What Did This Former 14-Year-Old Child Bride Actually Say?

What Did This Former 14-Year-Old Child Bride Actually Say? 2017-09-15T10:46:55-04:00

A reader recently sent me a Dayton Daily News article about child marriage. The piece is titled “At 14, Ohio woman married 48-year-old man; says she would do it again.” Bracketing research with the story of Tessi Siders, who was pregnant and 14 when she married the 48-year-old man she’d been dating, the piece is fairly negative toward child marriage overall. It ends by noting this:

Tessi Siders [now 29] says she doesn’t regret the decision she made.

“Would I do it again? Yes! Am I in love with him? Yes! Who is in charge in the relationship? I am! Are we rich? Absolutely not,” she said. “I’m in college.”

However, as a mother of three who will turn 30 soon, she said she probably wouldn’t allow one of her children to marry so young. And she said Ohio should change its law to mandate 18 as the minimum age for both parties to marry.

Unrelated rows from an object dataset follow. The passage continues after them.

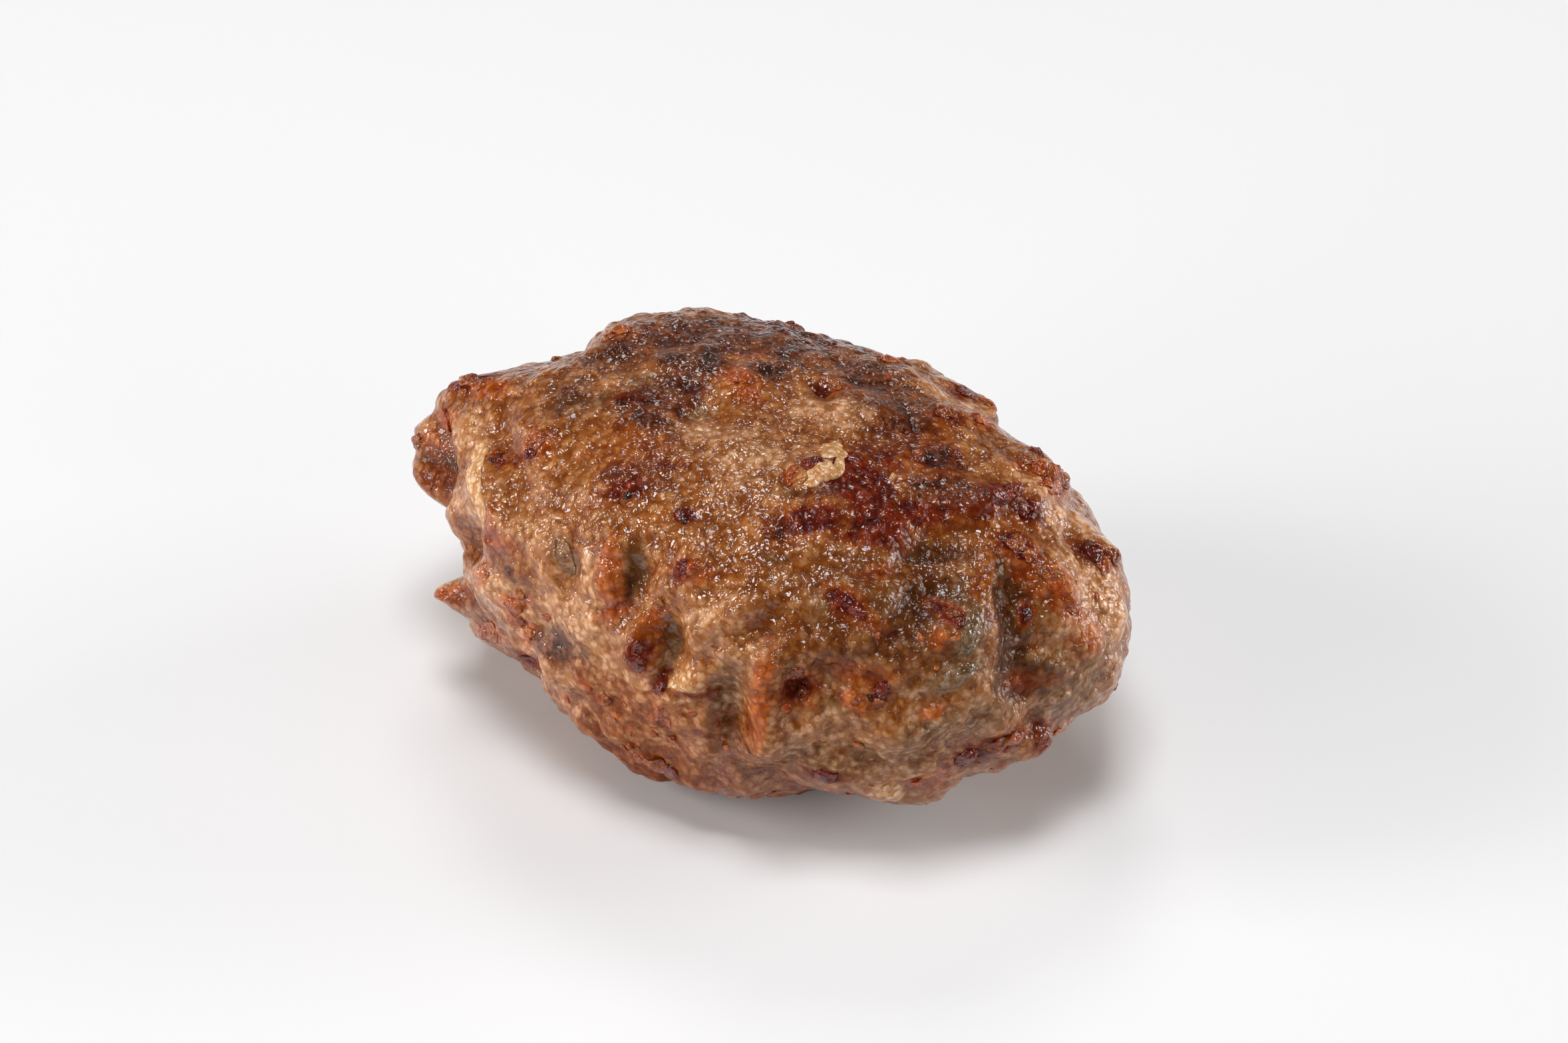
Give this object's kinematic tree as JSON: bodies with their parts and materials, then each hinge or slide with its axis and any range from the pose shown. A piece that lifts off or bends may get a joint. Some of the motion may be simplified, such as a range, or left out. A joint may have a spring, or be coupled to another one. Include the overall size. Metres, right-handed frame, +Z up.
{
  "type": "swedish meatball",
  "caption": "Pan-fried oval meatball with a craggy browned crust, a pressed top and a flat underside it rests on; a whole, uncut piece of food.",
  "frame": {"origin": "under the middle of the meatball's box, on the surface it rests on", "axes": "+X along the meatball's length towards its broader end, +Y across it away from the craggy front, +Z up"},
  "size_m": [0.0484, 0.0326, 0.024],
  "materials": {
    "browned_meat": "fried crust, unevenly browned, moist with cooking fat"
  },
  "bodies": {
    "root": {"meatball": "browned_meat"}
  },
  "joints": []
}
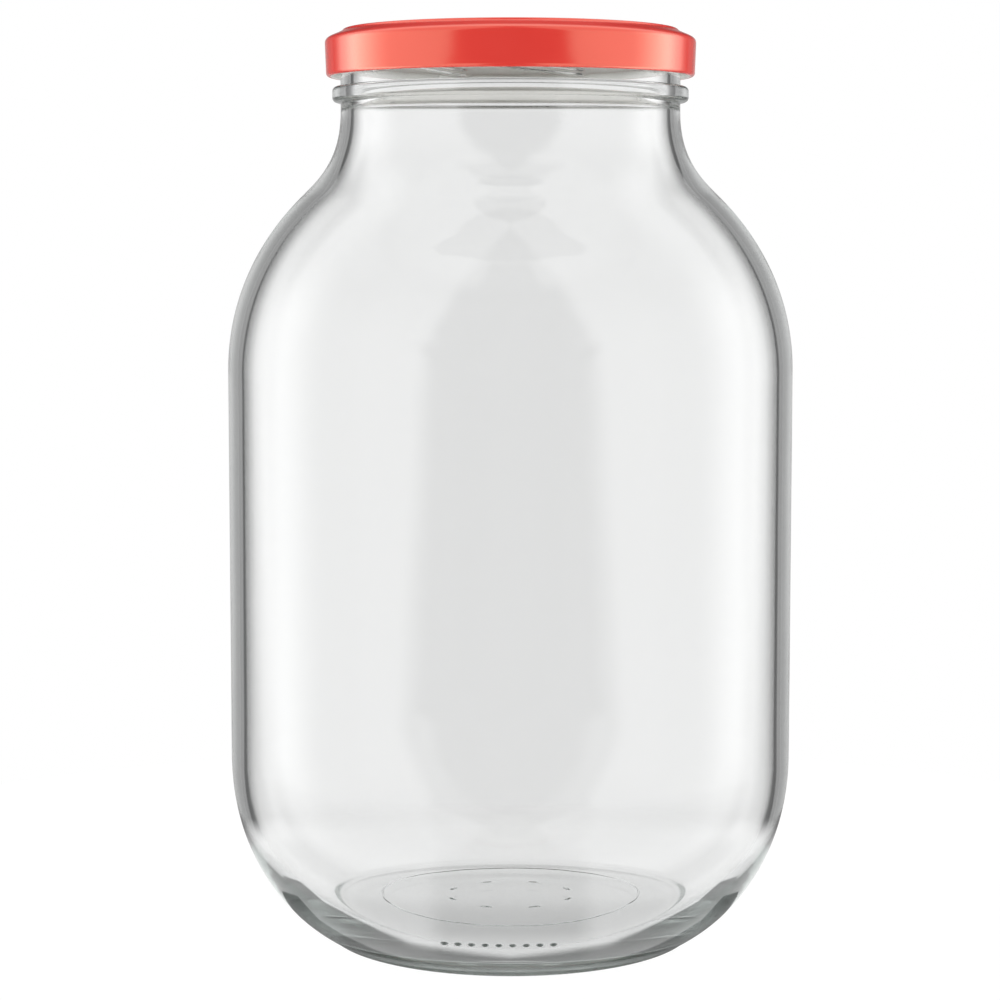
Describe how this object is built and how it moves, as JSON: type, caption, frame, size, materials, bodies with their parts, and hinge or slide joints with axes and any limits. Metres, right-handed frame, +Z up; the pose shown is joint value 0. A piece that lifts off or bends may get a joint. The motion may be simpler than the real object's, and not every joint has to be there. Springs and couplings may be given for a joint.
{
  "type": "glass jar with twist-off lid",
  "caption": "Tall clear glass storage jar with a rounded heel and shoulder, and a coral lacquered metal lid that screws off on its lugs.",
  "frame": {"origin": "centre of the ring that the jar rests on, at the level of the surface it stands on", "axes": "+Z up along the jar's axis, -Y towards the front"},
  "size_m": [0.1578, 0.1578, 0.2548],
  "materials": {
    "clear_glass": "clear, fire polished, with a very faint green cast in thick places",
    "coral_lacquer": "glossy coral red lacquer on tinplate",
    "sealing_compound": "soft off-white sealing compound"
  },
  "bodies": {
    "jar": {"glass_jar": "clear_glass"},
    "seal": {"lid_gasket": "sealing_compound"},
    "lid": {"lid_shell": "coral_lacquer"}
  },
  "joints": [
    {"name": "lid_lift", "type": "slide", "parent": "jar", "child": "seal", "axis": [0, 0, 1], "range_m": [0, 0.0288]},
    {"name": "lid_turn", "type": "hinge", "parent": "seal", "child": "lid", "pos_m": [0, 0, 0.2548], "axis": [0, 0, 1], "range_deg": [0, 360]}
  ],
  "couplings": [
    {"joint": "lid_lift", "follows": "lid_turn", "m_per_rad": 0.0045836}
  ]
}
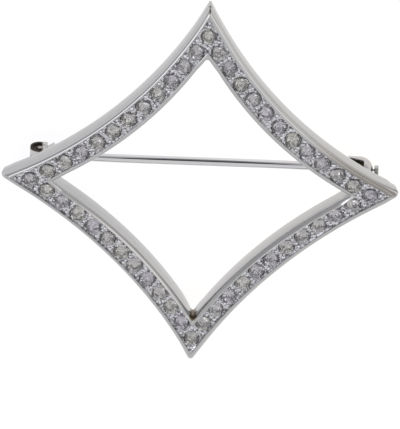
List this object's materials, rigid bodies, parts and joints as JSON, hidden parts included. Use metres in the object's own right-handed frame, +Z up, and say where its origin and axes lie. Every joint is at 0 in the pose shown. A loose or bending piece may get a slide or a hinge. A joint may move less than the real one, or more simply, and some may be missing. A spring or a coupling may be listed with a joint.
{
  "type": "brooch",
  "caption": "Open four-pointed brooch with bowed-in sides, a paved row of clear round crystals all round its face, and a pin stem with a turning catch behind it.",
  "frame": {"origin": "centre of the bounding box at the surface that the brooch lies on, face up: it touches with the bottom point, the hinge's lower ear and the catch's lower lip", "axes": "+X along the pin stem from the hinge to the catch, the viewer's right; +Z up, out of the face; the face leans 6.5 degrees towards -Y, the bottom point's side"},
  "size_m": [0.05, 0.0502, 0.0086],
  "materials": {
    "frame": "polished, rhodium-coloured plating",
    "crystals": "clear cut crystals in a row",
    "hinge_rivet": "plain steel",
    "pin_stem": "smooth drawn wire",
    "catch_roller": "plated, slightly dull"
  },
  "bodies": {
    "brooch": {"frame": "frame", "crystals": "crystals", "hinge_rivet": "hinge_rivet"},
    "pin_stem": {"pin_stem": "pin_stem"},
    "catch_roller": {"catch_roller": "catch_roller"}
  },
  "joints": [
    {"name": "pin_stem_hinge", "type": "hinge", "parent": "brooch", "child": "pin_stem", "pos_m": [-0.02035, 0.00156, 0.00159], "axis": [0, 0.9937, 0.1124], "range_deg": [0, 90]},
    {"name": "catch_roller_turn", "type": "hinge", "parent": "brooch", "child": "catch_roller", "pos_m": [0.02, 0.00156, 0.00159], "axis": [1, 0, 0], "range_deg": [0, 100]}
  ]
}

“Yes, some get pregnant before 18 but if the father truly loves her, he will wait the years to marry her,” she wrote.

This leaves me very curious about who picked the headline.

Yes, Siders says she would do it again—but she also says she wouldn’t let any of her children marry at 14, and that she believes the law should be changed to mandate a minimum age of 18. And that feels rather at odds with the impression left by the piece’s headline. Consider, the headline could have run like this: “At 14, Ohio woman married 48-year-old man; says the law should change.”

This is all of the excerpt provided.